Dreamland Japan: Writings on Modern Manga: Finally, your book-on-comics of the week – a new Stone Bridge Press hardcover edition of Frederik L. Schodt’s compulsively readable 1996 survey of the Japanese comics scene, now as much a time capsule as anything for its investigations into a suite of a dozen then-current anthology magazines (including the still-kicking Garo) and the much smaller manga-in-English industry. Still, its central set of artist/series profiles — with a special focus on alternative manga icons like Yoshiharu Tsuge and King Terry, as well as telling curiosities as the comics output of the Aum Shinrikyo cult — is gonna click pretty damn hard. With a new foreword and afterword.
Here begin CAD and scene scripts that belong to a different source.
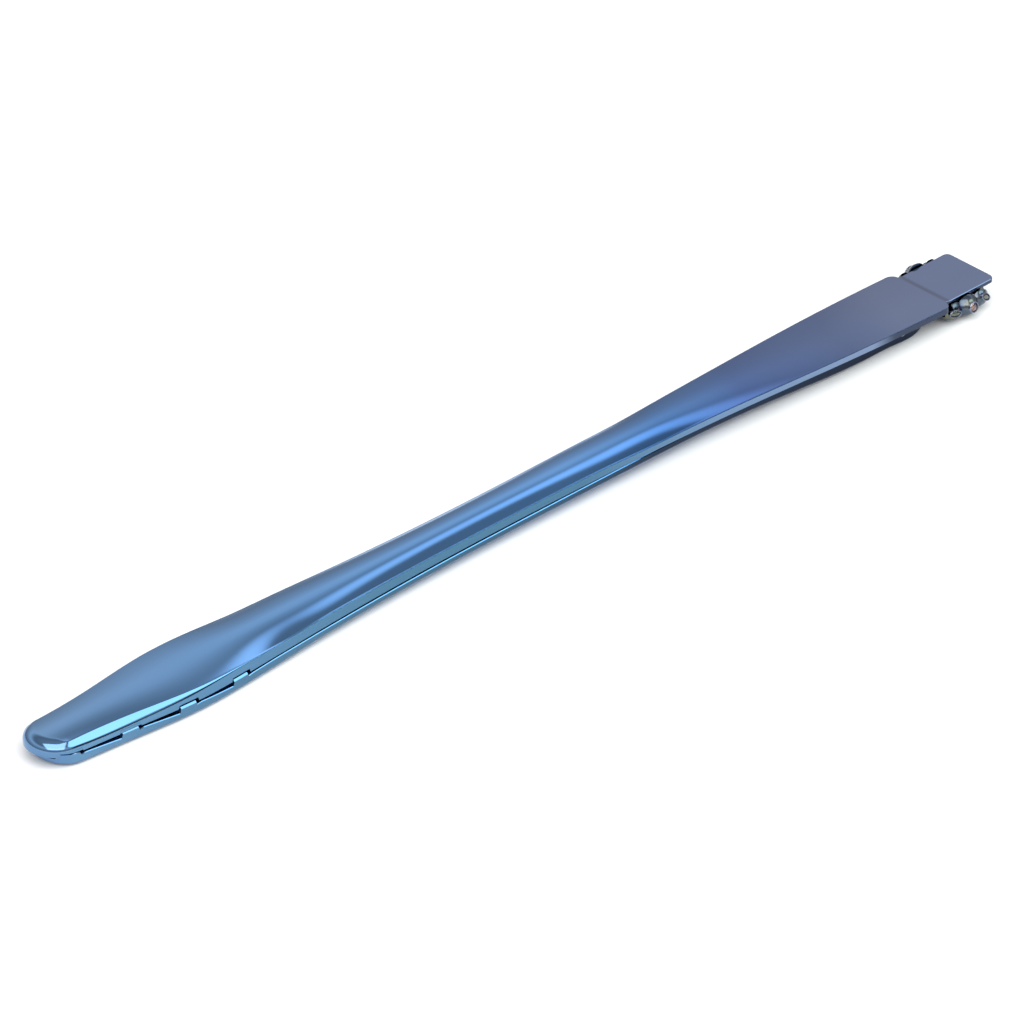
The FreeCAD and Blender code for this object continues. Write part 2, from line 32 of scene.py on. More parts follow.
MM = 0.001
CLIP_HALF_LENGTH = 65 * MM
CREASE_ANGLE = 38           # faces that meet at more than this show an edge, in degrees
SHEET = 0.5
RIM = 0.06                  # softening of a sheet's cut edges
INNER_RADIUS = 0.25         # rounding of the inside corners
PARTING_GAP = 0.18          # between the jaws' edges, behind the teeth
DOUBLED = 0.0008            # points closer than this are one
SHORTEST_EDGE = 0.0004
SLOPE_STEP = 0.01

# place along X, half-width, height of the top's edges, rise of the crown, size of the bevel
UPPER_STATIONS = [
    (-65.0, 2.86, 2.60, 0.24, 0.40),
    (-60.0, 3.30, 2.60, 0.26, 0.72),
    (-54.0, 3.82, 2.62, 0.28, 0.68),
    (-46.5, 4.38, 2.62, 0.32, 0.34),
    (-40.0, 4.08, 2.63, 0.42, 0.11),
    (-31.0, 3.46, 2.64, 0.54, 0.08),
    (-20.0, 2.88, 2.64, 0.60, 0.08),
    (-4.0, 2.58, 2.70, 0.60, 0.08),
    (12.0, 2.78, 2.84, 0.50, 0.08),
    (26.0, 3.28, 2.88, 0.34, 0.08),
    (40.0, 4.02, 2.80, 0.18, 0.08),
    (50.0, 4.33, 2.72, 0.10, 0.08),
    (60.0, 4.38, 2.60, 0.06, 0.08),
]
UPPER_NOSE_JOIN_X = -61.95
NOSE_ROLL_WIDTH = 1.3       # how far back the rounded nose reaches on the top
NOSE_ROLL_HEIGHT = 1.05
NOSE_ROLL_FULL = 0.42       # share of the turn round the nose where the roll is complete
BODY_END_X = 57.9
BODY_CORNER_RADIUS = 1.0
TAB_HALF_WIDTH = 3.45
TAB_CORNER_RADIUS = 0.6
CREASE_X = 58.5
CREASE_Z = 2.58
TAB_END_Z = 2.68
TAB_END_X = 65.0

# place along X, half-width, height of the underside, lean of the walls
LOWER_STATIONS = [
    (-64.0, 2.96, 0.04, 0.0),
    (-59.0, 3.36, 0.00, 0.0),
    (-54.0, 3.80, 0.00, 0.0),
    (-46.5, 4.36, 0.00, 0.0),
    (-40.0, 4.06, 0.02, 0.0),
    (-30.0, 3.40, 0.36, 0.0),
    (-14.0, 2.72, 0.66, 0.0),
    (2.0, 2.60, 0.86, 0.02),
    (14.0, 2.68, 1.02, 0.10),
    (24.0, 2.74, 1.04, 0.18),
    (32.0, 2.84, 0.78, 0.22),
    (40.0, 3.00, 0.34, 0.22),
    (47.0, 3.00, 0.06, 0.22),
    (51.0, 3.00, 0.04, 0.22),
    (53.7, 3.00, 0.04, 0.22),
    (54.6, 2.90, 0.30, 0.22),
    (55.4, 2.75, 0.72, 0.22),
    (56.2, 2.60, 1.00, 0.22),
]
LOWER_NOSE_JOIN_X = -60.9
LOWER_NOSE_RISE = 0.14      # lift of the lower jaw's floor at its tip
LOWER_NOSE_RISE_X = -61.6
LOWER_TIP_X = -63.9
LOWER_EDGE_RADIUS = 0.34
COLUMN_STEP = 0.42          # spacing of the mesh's columns along the clip
CLOSEST_COLUMNS = 0.03
ROUND_STEPS = 7             # mesh steps round a rounded corner
CORNER_STEPS = 9            # mesh steps round the corner of the body's rear end
CORNER_TURN = 88            # in degrees
NOSE_STEPS = 26             # mesh steps round half of a nose
TAIL_HALF_WIDTH = 2.4
TAIL_END_X = 64.2
TAIL_Z = 1.0
TAIL_THICKNESS = 0.45

PARTING_LINE = [(-36.0, 1.34), (-18.0, 1.58), (-2.0, 1.80), (14.0, 2.02), (26.0, 2.14),
                (38.0, 2.12), (48.0, 2.00), (62.0, 1.84)]
PARTING_TIP_Z = 1.30
TOOTH_GAP = 0.24
LOWER_WALL_REAR = [(26.0, 1.94), (53.6, 1.92), (56.2, 1.45), (60.0, 1.45)]
LOWER_WALL_TURN_X = 14.0    # the lower jaw's wall leaves the parting line here
FIRST_TOOTH_X = -62.2
TOOTH_PITCH = 7.04
TOOTH_COUNT = 4
TOOTH_HALF_LENGTH = 0.95
TOOTH_RISE = 0.33           # above the lower jaw's edge
TOOTH_CHAMFER = 0.17        # coined edge along the top of each tooth
TOOTH_FLANK = 0.12          # length of a tooth's sloped side
GULLET_DEPTH = 0.26         # dip of the edge in front of each tooth
NOTCH_RISE = 0.38           # notch in the upper jaw over each tooth
NOTCH_CLEARANCE = 0.22      # room along X between tooth and notch

# Hinge pin
PIVOT_X = 52.0
PIVOT_Z = 1.3
PIN_RADIUS = 0.35
PIN_HEAD_RADIUS = 0.50
PIN_HEAD_Y = 2.92
PIN_HEAD_LENGTH = 0.18

# The cast flower: petals around a squared oval, with the stones' seats on their outer sides
FLOWER_X = 60.7
AT_FLOWER = Matrix.Translation((FLOWER_X, 0, 0))
PETAL_COUNT = 10
PETAL_RING_X = 2.90
PETAL_RING_Y = 3.20
PETAL_RING_POWER = 0.75     # below 1 gives the ring squarer corners than an ellipse
PETAL_RADIUS = 1.49
PETAL_Z = 1.20
PETAL_RISE = {"right": 1.24, "left": 1.90}     # the casting stands higher on its +Y side
PETAL_DROP = 1.20
PETAL_ROWS = 34
PETAL_COLUMNS = 56
GROOVE_TURN = 0.62          # turn of a petal's outer grooves from its outward line, in radians
GROOVE_DEPTH = 0.06
GROOVE_WIDTH = 0.11         # in radians
MIDDLE_GROOVE = 0.4         # depth of the middle groove, as a share of the outer ones
CHANNEL_HALF_WIDTH = 3.62   # clear way between the raised petals for the press tab
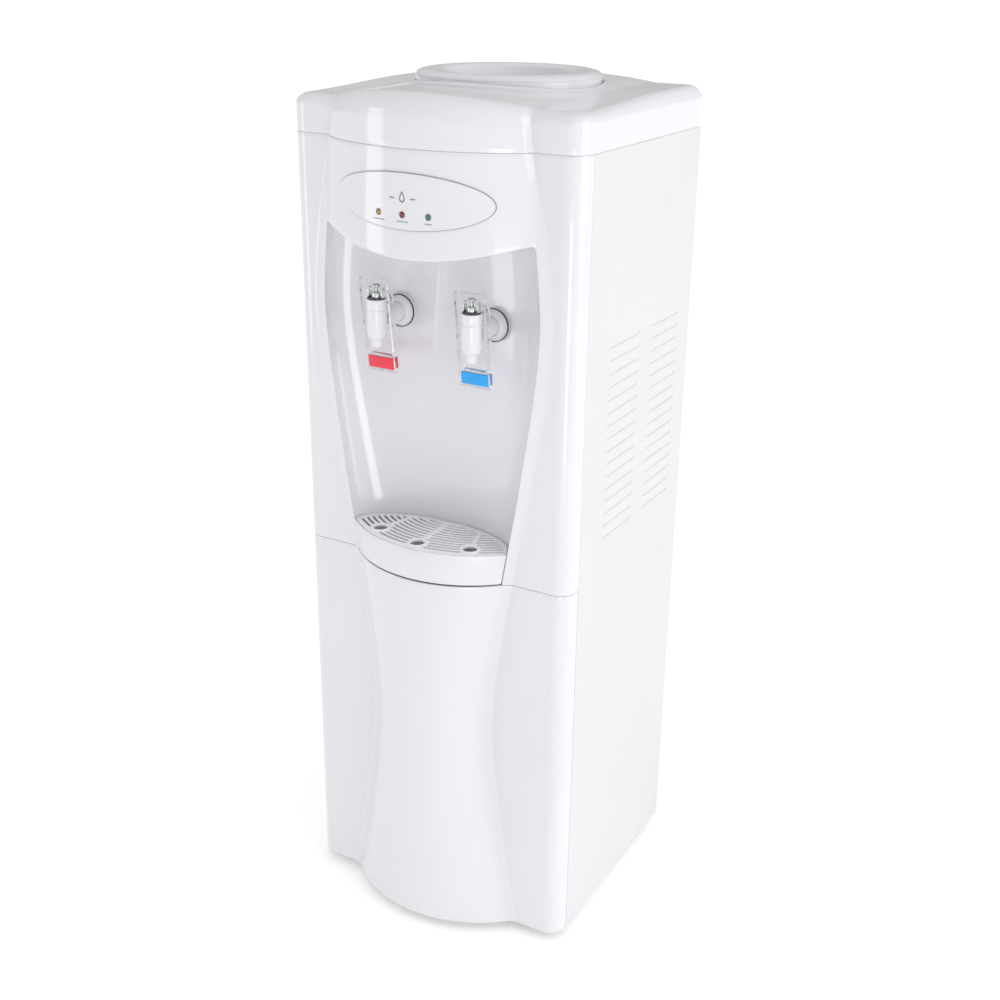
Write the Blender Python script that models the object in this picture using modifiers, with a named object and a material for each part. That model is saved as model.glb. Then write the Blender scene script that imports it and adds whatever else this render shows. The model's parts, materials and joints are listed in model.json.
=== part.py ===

Very much recommended; $29.95.
CONFLICT OF INTEREST RESERVOIR: Captain Easy, Soldier of Fortune: The Complete Sunday Newspaper Strips Vol. 2 (1936-1937) will in all likelihood give you what the title indicates, in addition to an illustrated introduction by Paul Pope, an essay by the late Bill Blackbeard and comments by editor Rick Norwood, of the Prince Valiant stuff noted up above; $39.99.